▸ **EXERCISE REQUIREMENTS**: Find the word "with" in the listing; pull out each line holding it.

▸ **SOURCE MATERIAL**:

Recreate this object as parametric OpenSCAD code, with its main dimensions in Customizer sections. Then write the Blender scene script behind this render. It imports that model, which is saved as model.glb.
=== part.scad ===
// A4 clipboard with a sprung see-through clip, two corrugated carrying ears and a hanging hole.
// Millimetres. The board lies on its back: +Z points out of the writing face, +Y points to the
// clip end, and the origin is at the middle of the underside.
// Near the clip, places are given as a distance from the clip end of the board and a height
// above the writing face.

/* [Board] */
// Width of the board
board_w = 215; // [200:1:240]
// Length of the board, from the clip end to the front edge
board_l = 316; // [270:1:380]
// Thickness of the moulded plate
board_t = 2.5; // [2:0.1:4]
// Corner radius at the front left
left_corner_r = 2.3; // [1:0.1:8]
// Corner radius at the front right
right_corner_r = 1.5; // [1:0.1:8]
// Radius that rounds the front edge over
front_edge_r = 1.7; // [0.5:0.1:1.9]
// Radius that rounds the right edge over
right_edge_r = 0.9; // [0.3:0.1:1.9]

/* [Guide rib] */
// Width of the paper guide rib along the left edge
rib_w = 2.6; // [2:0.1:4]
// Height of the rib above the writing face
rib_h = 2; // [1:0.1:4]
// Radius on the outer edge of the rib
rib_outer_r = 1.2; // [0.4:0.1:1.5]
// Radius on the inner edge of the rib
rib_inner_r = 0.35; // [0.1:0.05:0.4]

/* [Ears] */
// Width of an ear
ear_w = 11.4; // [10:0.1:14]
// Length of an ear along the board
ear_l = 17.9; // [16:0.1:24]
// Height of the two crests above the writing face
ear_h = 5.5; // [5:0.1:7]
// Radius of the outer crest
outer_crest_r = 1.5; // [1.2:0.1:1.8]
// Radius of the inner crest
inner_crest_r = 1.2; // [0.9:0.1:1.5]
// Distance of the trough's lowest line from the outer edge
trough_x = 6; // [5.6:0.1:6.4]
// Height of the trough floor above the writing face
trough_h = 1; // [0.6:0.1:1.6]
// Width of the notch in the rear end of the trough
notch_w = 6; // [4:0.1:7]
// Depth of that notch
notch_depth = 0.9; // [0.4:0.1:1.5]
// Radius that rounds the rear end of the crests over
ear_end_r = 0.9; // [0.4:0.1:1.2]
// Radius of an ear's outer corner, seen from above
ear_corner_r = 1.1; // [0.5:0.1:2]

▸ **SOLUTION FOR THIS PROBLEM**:
Recreate this object as parametric OpenSCAD code, with its main dimensions in Customizer sections. Then write the Blender scene script behind this render. It imports that model, which is saved as model.glb.
// A4 clipboard with a sprung see-through clip, two corrugated carrying ears and a hanging hole.